Friday, April 6, 2012
Hear me roar
For someone of my generation, it really is startling to realize sometimes the barriers that the women before us faced. When I was little, "What do you want to be when you grow up?" meant "What career?" and I always had an answer (they varied over time, and some of them were a tad unrealistic). The girls at my school played on the same playground equipment as the boys, climbing and swinging and yelling. Later, kickball teams were always co-ed -- and there was no sense that this was anything unusual, it was taken for granted. I don't recall ever being told, "You can't do that because you're a girl." I have a hard time wrapping my head around the notion that earlier generations were raised to believe that they were somehow less because they were female, and that most of them accepted that. I just can't imagine feeling that way, thinking that way. For most of my life, no one even hinted that I wasn't just as good, as smart, as capable of making my own decisions as any boy. So I'd like to say thank you to all the women who went before me who defied and conquered the inequality that is so foreign to me. I can understand enough to know that it was a great gift to me and my sisters and our daughters and granddaughters.
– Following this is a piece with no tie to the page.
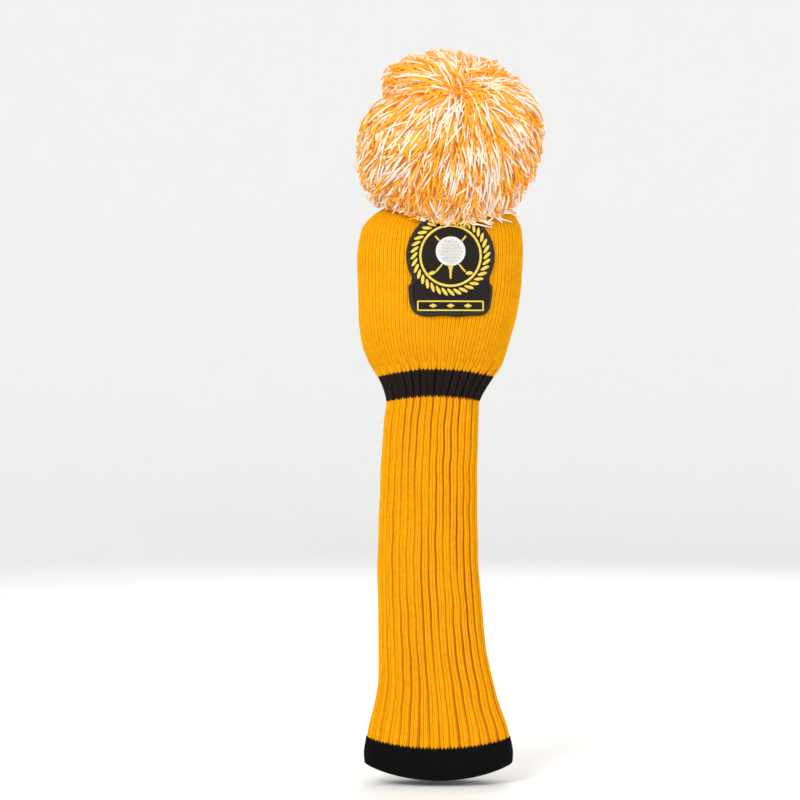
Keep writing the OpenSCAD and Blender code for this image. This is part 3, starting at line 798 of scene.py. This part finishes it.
def patch():
    twill_base()
    # each thread's first colour is painted shade, for where it dives into the twill
    gold = thread_material("gold_thread_floss", (0.30, 0.17, 0.02), (0.86, 0.66, 0.10), (1.0, 0.9, 0.5))
    white = thread_material("white_thread_floss", (0.45, 0.44, 0.42), (0.90, 0.89, 0.87), (1, 1, 1))
    grey = thread_material("grey_thread_floss", (0.12, 0.12, 0.12), (0.42, 0.42, 0.43), (0.7, 0.7, 0.7))

    angles = np.arange(0, 360, 360 / 340)
    ring = np.stack([polar(RING_AT - 0.85, angles), polar(RING_AT + 0.85, angles + 1.6)], 1)
    embroider("stitched_ring", ring, gold, 0.85, replaces=("patch_ring",))
    strands = [leaf(polar(ROPE_AT - 2.4, a - 5), polar(ROPE_AT + 2.4, a + 5), 2.7) for a in range(0, 360, 10)]
    rope = np.concatenate(strands)
    embroider("stitched_rope", rope, gold, 0.75, replaces=("patch_rope",))
    disc = fill(BALL_RADIUS) + BALL_AT
    embroider("stitched_ball", disc, white, 0.55, 0.35, replaces=("patch_ball",))
    rim = satin([BALL_AT + polar(BALL_RADIUS, a) for a in range(0, 360, 6)], [0.55], closed=True)
    embroider("stitched_ball_rim", rim, white, 0.8, 0.3, replaces=("patch_ball",))
    dimples = []
    for row in range(-3, 4):
        for column in range(-4, 5):
            at = BALL_AT + np.array(((column + 0.5 * (row % 2)) * 2.5, row * 2.2))
            if np.linalg.norm(at - BALL_AT) < BALL_RADIUS - 1.6:
                dimples.append((at - (0.55, 0.12), at + (0.55, -0.12)))
    dimples = np.array(dimples)
    embroider("stitched_dimples", dimples, grey, 0.5, 0.85, replaces=("patch_ball",))

    tee_top = BALL_AT - (0, BALL_RADIUS + 0.6)
    tee = satin([tee_top - (0, 9 * f) for f in (0, 0.18, 0.4, 0.7, 1)], [2.2, 1.2, 0.9, 0.75, 0.35], 0.0)
    embroider("stitched_tee", tee, gold, replaces=("patch_tee",))
    clubs = []
    for side in (-1, 1):
        grip, heel = np.array((side * 10.5, 13.5)), np.array((-side * 10.0, -11.0))
        line = (heel - grip) / np.linalg.norm(heel - grip)
        near = (BALL_AT - grip) @ line
        off_line = np.linalg.norm(BALL_AT - grip - line * near)
        clear = math.sqrt((BALL_RADIUS + 0.9) ** 2 - off_line ** 2)
        for a, b in ((grip, grip + line * (near - clear)), (grip + line * (near + clear), heel)):
            clubs.append(satin(np.linspace(a, b, 4), [0.6]))
        clubs.append(leaf(heel - (side * 0.4, 0.7), heel - (side * 5, 1.2), 3.1))
    embroider("stitched_clubs", np.concatenate(clubs), gold, replaces=("patch_clubs",))
    w, h = FOOT_HALF - 6, 3.1
    corner = [(-w, BAR_AT - h), (w, BAR_AT - h), (w, BAR_AT + h), (-w, BAR_AT + h)]
    bar = satin(corner, [0.5], closed=True)
    embroider("stitched_bar", bar, gold, 0.6, replaces=("patch_bar",))
    gems = [satin([(x + dx, BAR_AT) for dx in (-2.6, 0, 2.6)], [0.1, 1.7, 0.1], 0.0) for x in (-12, 0, 12)]
    gems = np.concatenate(gems)
    embroider("stitched_diamonds", gems, gold, 0.7, replaces=("patch_diamonds",))

    # the edge is overcast: each thread comes up inside the edge, goes over it and down its side
    fine = np.arange(0, 360, 0.25)
    edge = patch_edge(fine)
    outline = polar(edge, fine)
    run = np.concatenate([[0], np.cumsum(np.linalg.norm(np.diff(outline, axis=0), axis=1))])
    at = np.interp(np.arange(0, run[-1], 0.5), run, fine)
    inward = np.array((2.6, 2.2, 1.0, 0.05, -0.25, -0.1))
    height = TWILL_TOP + MM * np.array((-0.4, 0.25, 0.5, 0.0, -1.0, -1.7))
    skew = np.array((1.2, 1.0, 0.5, 0.1, 0.0, 0.0))
    radius = np.interp(at, fine, edge)[:, None] - inward
    p = front(polar(radius, at[:, None] + skew), np.broadcast_to(height, radius.shape))
    count = len(at)
    tone = np.random.default_rng(5).random(count)
    shaded, middle_black, light = (0.004, 0.003, 0.003), (0.016, 0.012, 0.010), (0.15, 0.13, 0.12)
    black = thread_material("black_thread_floss", shaded, middle_black, light, 0.65)
    piece = tubes(
        "stitched_edge", p, np.full(count, 0.62 * UNIT), tone, np.ones((count, 6)),
        np.broadcast_to((0.3, 1.0, 0.1), (count, 1, 3)),
    )
    dress(piece, black)
    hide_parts("patch_thread")
    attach(piece, "head")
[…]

Some people are trying to take a lot of that away right now, but there's no way to reverse the mindset with which you have raised us, and the examples that you have provided for us. (I recently read a story about Madeleine Albright's granddaughter thinking that the Secretary of State is always female!) The women of this country will never accept a subservient position in our society again, and we are actively working to share that attitude with the women of the world who are still legally controlled by the men in their lives. We are defying gravity, and no one is going to bring us down.